In September 2015, the plaintiff commenced this action against the defendants Susan M. Tedeschi and James A. Tedeschi (hereinafter together the defendants), among others, to foreclose a mortgage on certain real property located in Suffolk County. The defendants interposed an answer in which they asserted various affirmative defenses and counterclaims. The plaintiff moved, inter alia, for summary judgment on the complaint insofar as asserted against the defendants, to strike their affirmative defenses, and for an order of reference. The defendants opposed the motion and cross-moved pursuant to CPLR 3211(a)(3) and (7) to dismiss the complaint insofar as asserted against them for lack of standing. In an order dated March 18, 2022, the Supreme Court, among other things, granted those branches of the plaintiff's motion which were for summary judgment on the issue of the defendants' default in payment and to strike their sixteenth, nineteenth, and twenty-first affirmative defenses alleging, respectively, failure to comply with RPAPL 1304, violations of the Truth-in-Lending Act (hereinafter TILA), and violations of RPAPL 1302 and Banking Law §§ 6-l and 6-m, and denied the defendants' cross-motion. The defendants appeal.
"On a defendant's motion to dismiss the complaint based upon the plaintiff's alleged lack of standing, the burden is on the moving defendant to establish, prima facie, the plaintiff's lack [*2]of standing as a matter of law" (Capital One, N.A. v Ludden, 192 AD3d 752, 753 [internal quotation marks omitted]). Here, the defendants failed to meet that burden. "While the plaintiff's lost note affidavit was vague and conclusory, and did not provide sufficient facts as to the loss of and search for the note, the defendant[s] failed to affirmatively demonstrate that the plaintiff was not the holder of the note at the commencement of the action" (Ditech Fin. LLC v Rapuzzi, 187 AD3d 715, 715 [citation omitted]; see Wells Fargo Bank, N.A. v Shteynberg, 187 AD3d 967, 969).
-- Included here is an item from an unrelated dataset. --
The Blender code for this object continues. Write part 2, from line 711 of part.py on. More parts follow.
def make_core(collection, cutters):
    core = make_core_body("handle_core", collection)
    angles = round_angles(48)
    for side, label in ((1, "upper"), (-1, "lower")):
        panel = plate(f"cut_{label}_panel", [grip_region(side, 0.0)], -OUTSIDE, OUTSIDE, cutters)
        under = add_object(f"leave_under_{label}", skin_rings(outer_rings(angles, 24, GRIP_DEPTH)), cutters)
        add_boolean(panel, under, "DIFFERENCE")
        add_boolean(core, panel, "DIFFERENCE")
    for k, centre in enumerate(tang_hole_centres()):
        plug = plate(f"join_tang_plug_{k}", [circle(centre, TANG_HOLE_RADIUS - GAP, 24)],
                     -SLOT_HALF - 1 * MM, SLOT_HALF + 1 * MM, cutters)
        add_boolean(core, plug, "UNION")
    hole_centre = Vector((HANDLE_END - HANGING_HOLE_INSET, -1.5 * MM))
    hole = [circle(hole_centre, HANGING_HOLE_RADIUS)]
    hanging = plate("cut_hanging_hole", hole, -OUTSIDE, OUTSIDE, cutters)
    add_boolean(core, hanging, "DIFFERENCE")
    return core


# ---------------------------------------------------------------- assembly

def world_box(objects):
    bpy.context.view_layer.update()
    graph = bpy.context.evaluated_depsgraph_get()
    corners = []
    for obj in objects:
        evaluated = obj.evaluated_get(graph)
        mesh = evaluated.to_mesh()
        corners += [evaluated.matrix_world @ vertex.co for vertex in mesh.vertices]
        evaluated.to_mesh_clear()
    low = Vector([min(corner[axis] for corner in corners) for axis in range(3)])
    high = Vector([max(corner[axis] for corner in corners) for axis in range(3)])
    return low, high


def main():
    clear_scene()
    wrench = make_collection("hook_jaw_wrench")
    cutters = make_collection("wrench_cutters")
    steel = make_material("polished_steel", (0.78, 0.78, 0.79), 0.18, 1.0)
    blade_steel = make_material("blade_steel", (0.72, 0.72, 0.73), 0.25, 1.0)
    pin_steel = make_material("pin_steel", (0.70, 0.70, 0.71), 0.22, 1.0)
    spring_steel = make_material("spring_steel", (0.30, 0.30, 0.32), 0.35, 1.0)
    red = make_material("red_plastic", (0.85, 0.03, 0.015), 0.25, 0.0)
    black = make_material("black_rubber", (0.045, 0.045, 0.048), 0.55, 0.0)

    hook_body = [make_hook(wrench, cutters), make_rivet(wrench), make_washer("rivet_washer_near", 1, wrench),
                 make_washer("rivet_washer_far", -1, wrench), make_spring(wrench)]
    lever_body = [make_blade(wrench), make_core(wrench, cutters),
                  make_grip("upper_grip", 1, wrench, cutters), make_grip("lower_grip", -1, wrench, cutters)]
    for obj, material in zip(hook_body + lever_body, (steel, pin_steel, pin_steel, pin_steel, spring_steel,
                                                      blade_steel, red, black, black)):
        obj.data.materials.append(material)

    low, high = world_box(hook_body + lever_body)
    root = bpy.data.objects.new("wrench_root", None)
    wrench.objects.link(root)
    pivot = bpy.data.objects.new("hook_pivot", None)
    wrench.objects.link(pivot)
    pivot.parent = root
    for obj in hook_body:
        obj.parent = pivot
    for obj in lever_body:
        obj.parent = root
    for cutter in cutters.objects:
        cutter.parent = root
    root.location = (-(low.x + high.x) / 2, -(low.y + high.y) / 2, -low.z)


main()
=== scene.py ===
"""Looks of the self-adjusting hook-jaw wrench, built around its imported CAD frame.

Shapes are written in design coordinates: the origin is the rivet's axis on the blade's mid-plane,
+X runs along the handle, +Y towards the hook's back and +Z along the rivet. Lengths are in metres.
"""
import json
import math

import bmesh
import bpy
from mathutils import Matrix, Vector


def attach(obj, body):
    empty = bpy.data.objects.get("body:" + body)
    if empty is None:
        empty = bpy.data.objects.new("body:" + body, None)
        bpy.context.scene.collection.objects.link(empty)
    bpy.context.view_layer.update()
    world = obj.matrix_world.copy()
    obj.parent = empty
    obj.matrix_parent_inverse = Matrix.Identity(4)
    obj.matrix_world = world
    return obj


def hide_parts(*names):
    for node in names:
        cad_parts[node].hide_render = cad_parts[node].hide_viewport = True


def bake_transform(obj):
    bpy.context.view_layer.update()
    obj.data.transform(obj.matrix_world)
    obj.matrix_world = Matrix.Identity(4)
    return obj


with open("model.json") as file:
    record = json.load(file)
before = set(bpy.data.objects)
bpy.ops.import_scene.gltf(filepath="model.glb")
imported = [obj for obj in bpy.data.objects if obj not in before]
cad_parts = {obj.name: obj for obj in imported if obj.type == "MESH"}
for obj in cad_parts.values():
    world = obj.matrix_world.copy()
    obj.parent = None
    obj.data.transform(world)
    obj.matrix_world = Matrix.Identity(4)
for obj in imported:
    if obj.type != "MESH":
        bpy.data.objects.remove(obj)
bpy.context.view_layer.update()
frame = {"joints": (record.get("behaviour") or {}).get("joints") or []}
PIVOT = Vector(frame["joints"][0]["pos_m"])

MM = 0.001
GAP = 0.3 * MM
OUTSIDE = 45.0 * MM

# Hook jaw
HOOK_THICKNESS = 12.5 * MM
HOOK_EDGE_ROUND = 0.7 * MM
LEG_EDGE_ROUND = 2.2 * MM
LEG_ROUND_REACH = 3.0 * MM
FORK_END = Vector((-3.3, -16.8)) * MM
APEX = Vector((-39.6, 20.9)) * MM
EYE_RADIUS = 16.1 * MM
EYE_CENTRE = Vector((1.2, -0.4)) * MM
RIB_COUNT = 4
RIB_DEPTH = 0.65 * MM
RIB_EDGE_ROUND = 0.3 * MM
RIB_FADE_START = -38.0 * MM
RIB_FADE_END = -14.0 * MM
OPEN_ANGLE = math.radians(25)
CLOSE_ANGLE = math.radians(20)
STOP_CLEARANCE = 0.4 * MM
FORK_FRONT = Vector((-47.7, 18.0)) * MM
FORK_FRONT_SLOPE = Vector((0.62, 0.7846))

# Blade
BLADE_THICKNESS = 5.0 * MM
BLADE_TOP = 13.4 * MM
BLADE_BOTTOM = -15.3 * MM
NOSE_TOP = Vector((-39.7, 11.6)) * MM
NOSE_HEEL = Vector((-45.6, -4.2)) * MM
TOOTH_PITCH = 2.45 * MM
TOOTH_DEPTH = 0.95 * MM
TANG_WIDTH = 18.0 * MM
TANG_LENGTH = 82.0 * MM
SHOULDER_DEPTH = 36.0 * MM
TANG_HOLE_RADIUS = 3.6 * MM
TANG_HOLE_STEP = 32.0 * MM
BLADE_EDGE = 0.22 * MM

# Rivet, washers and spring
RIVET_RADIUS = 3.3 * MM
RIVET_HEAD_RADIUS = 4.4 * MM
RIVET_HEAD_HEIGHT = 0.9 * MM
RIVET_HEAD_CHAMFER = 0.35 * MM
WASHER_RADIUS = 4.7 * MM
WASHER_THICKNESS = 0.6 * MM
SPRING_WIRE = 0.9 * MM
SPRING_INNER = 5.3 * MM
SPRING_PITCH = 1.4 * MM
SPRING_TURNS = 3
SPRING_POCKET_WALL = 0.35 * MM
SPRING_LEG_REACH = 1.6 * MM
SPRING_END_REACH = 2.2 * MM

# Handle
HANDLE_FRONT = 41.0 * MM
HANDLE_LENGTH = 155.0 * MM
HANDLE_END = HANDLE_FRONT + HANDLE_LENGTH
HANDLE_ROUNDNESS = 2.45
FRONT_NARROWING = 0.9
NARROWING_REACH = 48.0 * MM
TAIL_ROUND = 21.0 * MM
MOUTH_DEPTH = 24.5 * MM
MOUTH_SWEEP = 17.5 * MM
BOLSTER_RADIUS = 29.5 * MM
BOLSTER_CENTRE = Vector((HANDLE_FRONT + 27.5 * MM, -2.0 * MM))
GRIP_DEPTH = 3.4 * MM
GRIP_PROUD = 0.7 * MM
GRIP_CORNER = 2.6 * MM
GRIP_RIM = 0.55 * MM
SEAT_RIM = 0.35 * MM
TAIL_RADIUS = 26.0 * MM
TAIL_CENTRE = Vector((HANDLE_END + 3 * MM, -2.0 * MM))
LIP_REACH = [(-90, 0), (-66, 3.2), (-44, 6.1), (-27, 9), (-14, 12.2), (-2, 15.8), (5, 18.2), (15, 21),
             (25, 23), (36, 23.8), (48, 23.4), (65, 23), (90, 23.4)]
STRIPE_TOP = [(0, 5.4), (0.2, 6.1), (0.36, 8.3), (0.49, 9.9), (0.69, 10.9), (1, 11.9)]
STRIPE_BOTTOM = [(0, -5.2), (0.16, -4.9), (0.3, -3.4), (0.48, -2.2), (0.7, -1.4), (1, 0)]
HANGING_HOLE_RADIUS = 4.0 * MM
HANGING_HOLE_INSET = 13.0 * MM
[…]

Accordingly, the Supreme Court properly denied the defendants' cross-motion pursuant to CPLR 3211(a) to dismiss the complaint insofar as asserted against them for lack of standing.
The plaintiff established, prima facie, the defendants' default in payment. "A plaintiff may establish a payment default by an admission made in response to a notice to admit, by an affidavit from a person having [personal] knowledge of the facts, or by other evidence in admissible form" (Bank of N.Y. Mellon v Gordon, 171 AD3d 197, 208 [citations and internal quotation marks omitted]). Here, the plaintiff submitted an affidavit of Teresa H. Hubner, an employee of the plaintiff's servicer and attorney-in-fact, Newrez, LLC, formerly known as New Penn Financial, LLC, doing business as Shellpoint Mortgage Servicing (hereinafter Shellpoint). Contrary to the defendants' contention, although Shellpoint was not the servicer at the time of the default, Hubner provided a proper foundation for the admission of the prior servicer's records by attesting that those records were "incorporated into and made part of Shellpoint's business records during the course of Shellpoint's regular business activity." In opposition to the plaintiff's prima facie showing, the defendants failed to raise a triable issue of fact. The defendants' contention that the loan payment history annexed to Hubner's affidavit was incomplete is improperly raised for the first time on appeal (see U.S. Bank N.A. v Sallie, 215 AD3d 714, 716; U.S. Bank Trust, N.A. v Rahmaan, 209 AD3d 1053, 1054). Accordingly, the Supreme Court properly granted that branch of the plaintiff's motion which was for summary judgment on the issue of the defendants' default in payment.
There is no merit to the defendants' contention that the plaintiff violated the "separate envelope" requirement of RPAPL 1304(2). The "separate envelope" mandate of RPAPL 1304(2) provides that "[t]he notices required by this section shall be sent by the lender, assignee or mortgage loan servicer in a separate envelope from any other mailing or notice." Here, the additional notice included with the RPAPL 1304 mailing "further[ed] the statutory purpose" by clarifying what the RPAPL 1304 notice was, and the defendants do not allege that the information was "false, misleading, obfuscatory, or unrelated" (Bank of Am., N.A. v Kessler, 39 NY3d 317, 326-328; see Bank of Am., N.A. v Gonzalez, 219 AD3d 433, 435). Accordingly, the plaintiff established, prima facie, that the additional information did not constitute an "other . . . notice" for purposes of RPAPL 1304(2) (Bank of Am., N.A. v Kessler, 39 NY3d at 324 [internal quotation marks omitted]; see Bank of Am., N.A. v Gonzalez, 219 AD3d at 435). In opposition, the defendants failed to raise a triable issue of fact. Accordingly, the Supreme Court properly granted that branch of the plaintiff's motion which was to strike the defendants' sixteenth affirmative defense.
However, the Supreme Court erred in granting those branches of the plaintiff's motion which were to strike the defendants' nineteenth and twenty-first affirmative defenses, alleging, respectively, violations of TILA and violations of RPAPL 1302 and Banking Law § 6-l and 6-m.